The 100G link is supporting Verizon Business's Private IP products, which means it isn't part of the public internet but there's no reason it couldn't be.  The technology behind it is that of Nortel, which may be part of Ciena in a few months if things go the way they are expected to.  In other words it is over a single channel, not a bunch of aggregated 10G pipes.  No doubt we will be hearing from some of the other 100G projects soon in response.

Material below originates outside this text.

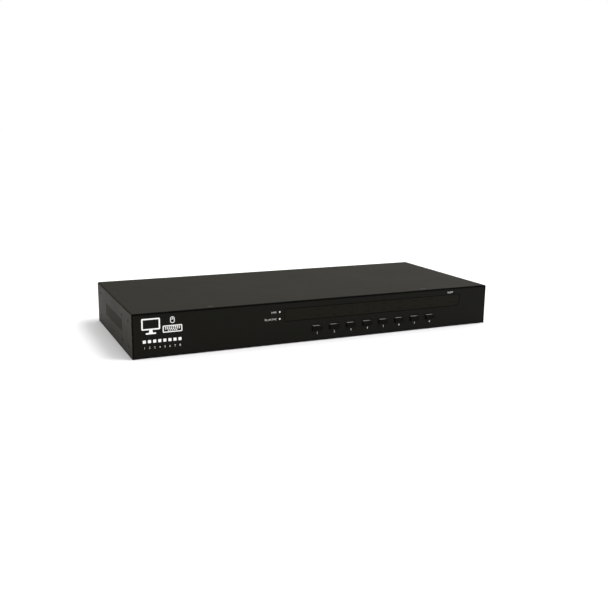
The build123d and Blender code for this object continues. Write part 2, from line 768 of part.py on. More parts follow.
with BuildPart() as ribbon_sockets:
    with BuildSketch(rear_plane(FRONT_HEADER_BACK - SOCKET_DEPTH)):
        with Locations((-RIBBON_X, RIBBON_Z)):
            Rectangle(SOCKET_W, SOCKET_T)
    extrude(amount=SOCKET_DEPTH + SOCKET_PROUD)
    with BuildSketch(Plane.XY.offset(BOARD_HEADER_TOP - SOCKET_DEPTH)):
        with Locations((RIBBON_X, RIBBON_BOARD_Y)):
            Rectangle(SOCKET_W, SOCKET_T)
    extrude(amount=SOCKET_DEPTH + SOCKET_PROUD)
save(ribbon_sockets, "ribbon_sockets")

# Ribbon cable, rising from the front board and folding down to the main board
with BuildPart() as ribbon_cable:
    with BuildLine(Plane.YZ.offset(RIBBON_X)) as path:
        FilletPolyline(
            (FRONT_HEADER_BACK + SOCKET_PROUD, RIBBON_Z),
            (RIBBON_RISE_Y, RIBBON_Z),
            (RIBBON_ARCH_Y, RIBBON_ARCH_Z),
            (RIBBON_BOARD_Y, RIBBON_ARCH_Z),
            (RIBBON_BOARD_Y, BOARD_HEADER_TOP + SOCKET_PROUD),
            radius=RIBBON_R,
        )
    with BuildSketch(rear_plane(FRONT_HEADER_BACK + SOCKET_PROUD)):
        with Locations((-RIBBON_X, RIBBON_Z)):
            Rectangle(RIBBON_W, RIBBON_T)
    sweep(path=path.line)
save(ribbon_cable, "ribbon_cable")
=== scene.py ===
import json
import math

import bpy
from mathutils import Matrix, Vector


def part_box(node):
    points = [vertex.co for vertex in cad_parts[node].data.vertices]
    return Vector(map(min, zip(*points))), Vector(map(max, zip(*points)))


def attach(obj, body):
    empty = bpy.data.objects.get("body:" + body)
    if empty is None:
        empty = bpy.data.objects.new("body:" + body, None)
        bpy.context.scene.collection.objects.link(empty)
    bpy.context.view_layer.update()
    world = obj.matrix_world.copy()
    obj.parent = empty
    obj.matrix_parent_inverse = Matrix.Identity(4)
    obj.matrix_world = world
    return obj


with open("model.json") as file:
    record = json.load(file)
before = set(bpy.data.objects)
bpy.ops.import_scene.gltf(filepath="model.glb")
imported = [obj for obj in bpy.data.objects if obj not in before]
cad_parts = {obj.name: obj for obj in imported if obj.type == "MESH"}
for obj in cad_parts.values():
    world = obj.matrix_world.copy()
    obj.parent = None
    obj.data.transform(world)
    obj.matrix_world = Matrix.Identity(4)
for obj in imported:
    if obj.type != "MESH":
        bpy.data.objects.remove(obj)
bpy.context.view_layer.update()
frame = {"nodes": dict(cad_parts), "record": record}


# ---------------------------------------------------------------------------
# Bottom tray and rear panel: folded from one millimetre steel sheet, punched,
# and sprayed with black powder, which cures to an orange-peel grain. A pattern
# of clinched heads, as the board posts have, runs over the tray's underside.
# ---------------------------------------------------------------------------
class Wire:
    """One socket of a shader, so that a sum or product in Python makes its Math node."""

    def __init__(self, tree, socket):
        self.tree = tree
        self.socket = socket

    def math(self, operation, *others):
        """A Math node on this wire and the others, which are wires or plain numbers."""
        node = self.tree.nodes.new("ShaderNodeMath")
        node.operation = operation
        for shaded_slot, value in zip(node.inputs, (self, *others)):
            plug(self.tree, shaded_slot, value)
        return Wire(self.tree, node.outputs[0])

    def __add__(self, other):
        return self.math("ADD", other)

    def __sub__(self, other):
        return self.math("SUBTRACT", other)

    def __mul__(self, other):
        return self.math("MULTIPLY", other)

    def __rsub__(self, other):
        return self * -1 + other

    __radd__ = __add__
    __rmul__ = __mul__

    def __abs__(self):
        return self.math("ABSOLUTE")

    def above(self, edge, width):
        """Rises from 0 to 1 as the wire passes edge, over the given width."""
        return ((self - edge) * (1 / width) + 0.5).math("MAXIMUM", 0).math("MINIMUM", 1)

    def below(self, edge, width):
        """Falls from 1 to 0 as the wire passes edge, over the given width."""
        return 1 - self.above(edge, width)

    def apart(self, pitch):
        """Distance from the nearest multiple of the pitch."""
        return abs((self * (1 / pitch) + 0.5).math("FRACT") - 0.5) * pitch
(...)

Now, we might ask just how ultra-longhaul the route between Paris and Frankfurt really is (less than 300 miles as the crow flies, 500 or so miles through the conduits), but that'd be a bit too picky.  Verizon didn't talk about when it will implement 100G on a second segment, but again it's enough that they've taken the plunge.  For now, let's just hope that 100G is here and that this snowball is now officially rolling down the hill.  When 2010 arrives we will look for more than that.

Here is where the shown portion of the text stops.